Mr. Doctor - 13.02.2009 at 18:22  
Written by Slayer666 on 13.02.2009 at 00:12

Written by Mr. Doctor on 12.02.2009 at 22:35

Nothing is impossible. There's always a pattern in an album... Otherwise... It would be a REALLY inconsistent piece of music.

And if you want another explanation to why those kind of reviews are not allowed here is because they are waaaaaaaay to long and boring to even care.

Care about what?


...This is getting off topic but if I really need to to explain something that I don't need to explain:

What I wanted to say is that a person who suddenly see a song-by-song review that is very fucking long. They will just don't care of reading it. And that's a probem frm the staff and so on.
Powerslavex - 02.06.2009 at 23:25  
The first time I've listened to Katatonia, and what an epic album i'm totally shocked by this album it deserves a 10
Powerslavex - 05.06.2009 at 23:05  
Made in heaven 10
Slayer666 - 05.11.2010 at 17:05  
Good lord, this is awesome. I know it's stupid to comment on it again after having done so many times before, but shit, this is the single greatest Doom album ever to grace our ears. I don't see how it can be topped, ever.
"Velvet Thorns" is a 14 minute piece of pure sorrowful, mesmerizing perfection, and it alone is worth the entire album. This is the only release by any band that I can listen to again and again and again, and don't get tired of for a second.
Pankar95 - 06.05.2011 at 20:46  
Underrated doom metal masterpiece
Mr. Doctor - 13.05.2012 at 18:55  
Written by Slayer666 on 05.11.2010 at 17:05
but shit, this is the single greatest Doom album ever to grace our ears. I don't see how it can be topped, ever.

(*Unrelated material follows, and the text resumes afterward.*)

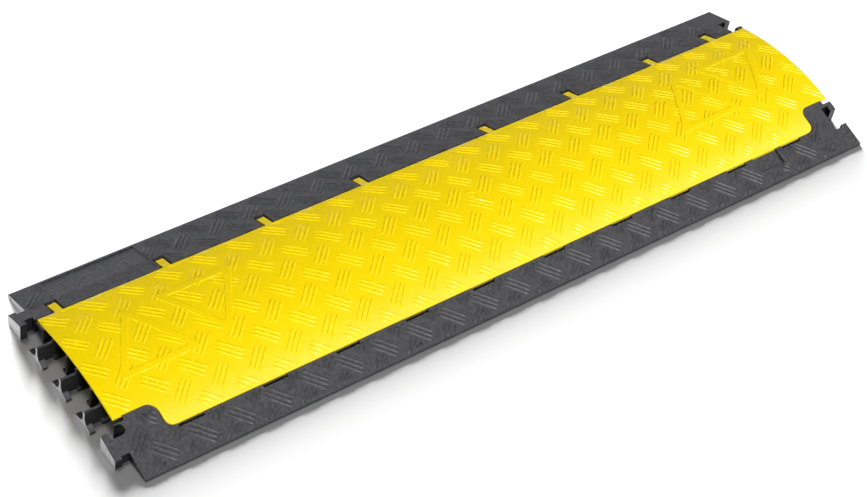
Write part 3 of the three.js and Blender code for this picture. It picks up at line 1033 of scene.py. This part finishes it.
# %% [markdown]
# The key light is a wide sun from the near side, which lights lid and ramps evenly. A long narrow soft box
# hangs above the right half: its reflection is the glare along the lid's near edge. A low box at the left
# end lights the faces that look that way. A box behind the cover is for the far ramp, and it is kept out of
# reflections, so that the dark plastic stays dull. The world is dim and darkest overhead, so that the top of
# the arch and the tread keep their contrast. Its greys are given as height and level.

# %% Lights
WORLD_GREYS = ((0.0, 0.3), (0.12, 0.27), (0.45, 0.1), (1.0, 0.05))
KEY_FROM = Vector((-0.08, -0.8, 0.72))
KEY_SPREAD = math.radians(12)


def soft_box(name, spot, aim, size, power):
    data = bpy.data.lights.new(name, "AREA")
    data.shape = "RECTANGLE"
    data.size, data.size_y = size
    data.energy = power
    light = bpy.data.objects.new(name, data)
    light.location = spot
    light.rotation_euler = (Vector(aim) - Vector(spot)).to_track_quat("-Z", "Y").to_euler()
    bpy.context.scene.collection.objects.link(light)
    return light


def sun(name, source, spread, strength):
    data = bpy.data.lights.new(name, "SUN")
    data.angle = spread
    data.energy = strength
    light = bpy.data.objects.new(name, data)
    light.rotation_euler = (-source).to_track_quat("-Z", "Y").to_euler()
    bpy.context.scene.collection.objects.link(light)
    return light


def make_world():
    """A studio whose walls are a dim grey and whose ceiling is nearly black."""
    world = bpy.data.worlds.new("studio")
    world.use_nodes = True
    tree = world.node_tree
    direction = tree.nodes.new("ShaderNodeTexCoord")
    height = tree.nodes.new("ShaderNodeSeparateXYZ")
    greys = tree.nodes.new("ShaderNodeValToRGB")
    elements = greys.color_ramp.elements
    while len(elements) < len(WORLD_GREYS):
        elements.new(0.5)
    for element, (position, level) in zip(elements, WORLD_GREYS):
        element.position = position
        element.color = (*grey(level), 1)
    tree.links.new(direction.outputs["Generated"], height.inputs["Vector"])
    tree.links.new(height.outputs["Z"], greys.inputs["Fac"])
    tree.links.new(greys.outputs["Color"], tree.nodes["Background"].inputs["Color"])
    bpy.context.scene.world = world


make_world()
key = sun("key_sun", KEY_FROM, KEY_SPREAD, strength=3.1)
glare_box = soft_box("glare_box", spot=(1.0, -0.32, 1.75), aim=(1.0, -0.1, 0), size=(3.2, 0.4), power=14)
left_box = soft_box("low_left_box", spot=(-1.9, 0.35, 0.3), aim=(-0.5, 0, 0), size=(1.2, 0.4), power=6)
far_box = soft_box("far_box", spot=(-0.1, 2.2, 1.0), aim=(0, 0, 0), size=(2.0, 0.6), power=60)
far_box.visible_glossy = False
print("lights on the cover:", key.name, glare_box.name, left_box.name, far_box.name)

# %% [markdown]
# A cover this low hardly shades the floor under a high light, and the wide soft shadow on its near side and
# at its left end needs a low light from the far side. A weak second sun fills the floor around it. Light
# linking keeps both on the floor alone, and keeps the lights above off it, so that the cover and the floor
# are each lit as they should be. The box behind the cover lights the base only.

# %% The floor's own light
LOW_SUN_FROM = Vector((0.3, 0.95, 0.26))
FILL_SUN_FROM = Vector((0, 0.3, 1))
FLOOR_SUN_SPREAD = math.radians(20)


def light_only(light, *receivers):
    group = bpy.data.collections.new("lit_by_" + light.name)
    for receiver in receivers:
        group.objects.link(receiver)
    light.light_linking.receiver_collection = group


low_sun = sun("low_sun", LOW_SUN_FROM, FLOOR_SUN_SPREAD, strength=14.0)
fill_sun = sun("fill_sun", FILL_SUN_FROM, FLOOR_SUN_SPREAD, strength=0.45)
for lamp in (low_sun, fill_sun):
    light_only(lamp, floor)
for lamp in (key, glare_box, left_box):
    light_only(lamp, base, lid)
light_only(far_box, base)
bpy.context.scene.view_settings.view_transform = "Standard"
print("lights on the floor:", low_sun.name, fill_sun.name)

# %% [markdown]
# Last, the box of what is shown is compared with the CAD box. The tread may stand a little proud of the
# crown, and nothing else may grow.

# %% Size
shown_low, shown_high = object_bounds()
grown = [round((high - low) / MM, 2) for low, high in zip(cad_high, shown_high)]
print("grown by", grown, "mm along, across and upwards")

I think you mean "My ears" instead of "our ears". You might think this is the best doom metal album ever but I believe many would beg to differ.It's a fantastic album and all, but to me it doesnt even compare with other albums which I believe embrace far more of what Doom Metal can do. Like Warning, Candlemass or in the extreme part of the spectrum, Esoteric for example. To me this album doesn't cover enough ground to really deserve a "best of genre" tag..... At most it would be a "Best black/doom" which is something I could probably agree at this point.
Slayer666 - 17.05.2012 at 19:47  
Written by Mr. Doctor on 13.05.2012 at 18:55

You might think this is the best doom metal album ever but I believe many would beg to differ.


Ugh, yea. Like...duh. I've no doubts about it. The way I wrote that post served to illustrate how much I love the album, not to state how everyone feels the same way.